LMAO!!!!!!!!!!  Hi there Sam!  You made my day, which desperately NEEDED a "Sam I Am" pick-me-up.  

Ive been to Portland 4 times since my last report and have amassed a room full of video/photo escapades.   And yes, I planned on posting highlights from those visits this month.  That was until the responsibilities at job #1 changed.  Now my down time, if any, is spent concentrating on not screwing up.  But anyway, Ive started sifting, sorting & uploading stuff with a tentative posting goal of beginning of February.  

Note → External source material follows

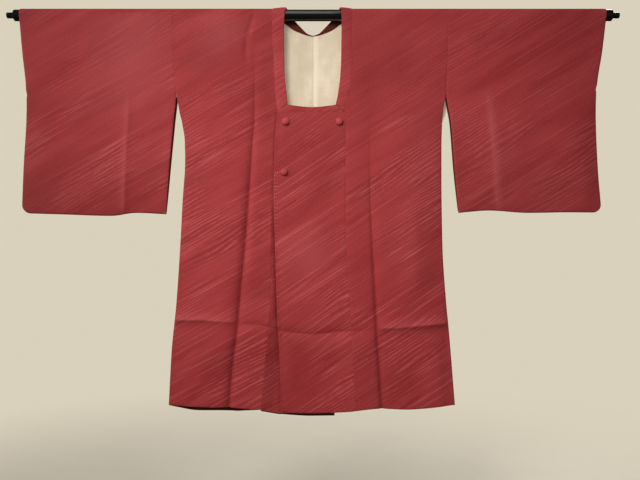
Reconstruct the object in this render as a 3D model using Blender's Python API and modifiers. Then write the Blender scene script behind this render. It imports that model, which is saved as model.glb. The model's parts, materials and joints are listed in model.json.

Sooooooo in the meantime, if someone can help me resize my photos I would greatly appreciate it.  I don't want the headache of uploading them to a host site first.  I just want to pluck them from my computer, but as is they're way too big  :Concern:

----------


## original spanky

Hello Vi, you have helped me previously . We are booked for 5 nights at Wilks Bay after 8 in Negril. First time in port Antonio. We usually shop at value master . Any places in port Antonio that are close to a super market? Any edibles available that you know of? Any other tips most appreciated. Thanks, Ed

----------


## *vi*

Hi Ed,

I do all my initial grocery shopping at Ramtulla's Super Centre.  Heading towards Wilks Bay, it's on the right hand side as you exit Port Antonio.  Very easy to spot.  They have everything.   Try to load up when you do your shopping as there aren't many stores in that area.  As for as edibles, I'll ask my good friend about that and let you know tomorrow along with a few other tips.  I'm so excited for you two!!!

----------


## Maralunatic

I was hoping for a trip report from Vi also! Looks like your audience is awaiting you girl! We've got 37 days before we hit the rock and experience PA for the very first time, and I'm not ashamed to say I am EXCITED!  I love Negril, but I have to admit it sometimes gets a little overwhelming.

----------


## Vince

*vi* To the rescue!!! YEA!! :Applause:  :Encouragement:

----------


## original spanky

thanks VI

----------


## Sam I Am

Fine... if I must endure a few more weeks before living vicariously through your adventure, so be it.  :Biggrin New:

----------


## Justlooking

I like them this size  :Encouragement:

----------


## *vi*

Justlooking...that's what some of the beach boys say that about my body LOL!!!!!

----------


## *vi*

Hi there Original Spanky…I finally talked to my friend.  This might sound crazy, but he’s the only person I know in Portland who smokes.  LOL  Anyway, he said yes, you can get edibles there.  But to be honest with you, I wasn’t feeling comfortable with his response.  It was like he didn’t know “where” to get them, just that you can.  I’ll continue to ask others this weekend.  Do consider talking to the guys on Boston Beach.  A lot of visitors get ganja from them so I’m sure they can get the edibles.

I'm curious...why do you call yourself "original spanky"?

----------


## jojo p

Well well, I must of had a  '' Vi Vibe "" as I haven't checked on this forum for a bit, and here you are !!   :Smile:    You have to drop me a e mail sometime when you have a moment, ( preferably when you have a drink in your hand )    I must tell you about my latest Cuba follies !!!!!  :Smile:

----------


## *vi*

JOJO!!!  I definitely need to hear about how you tore up Cuba...again!  But it will have to wait until Monday.  I'll link you first thing!

----------


## Justlooking

> Justlooking...that's what some of the beach boys say that about my body LOL!!!!!


 :Biggrin New:

----------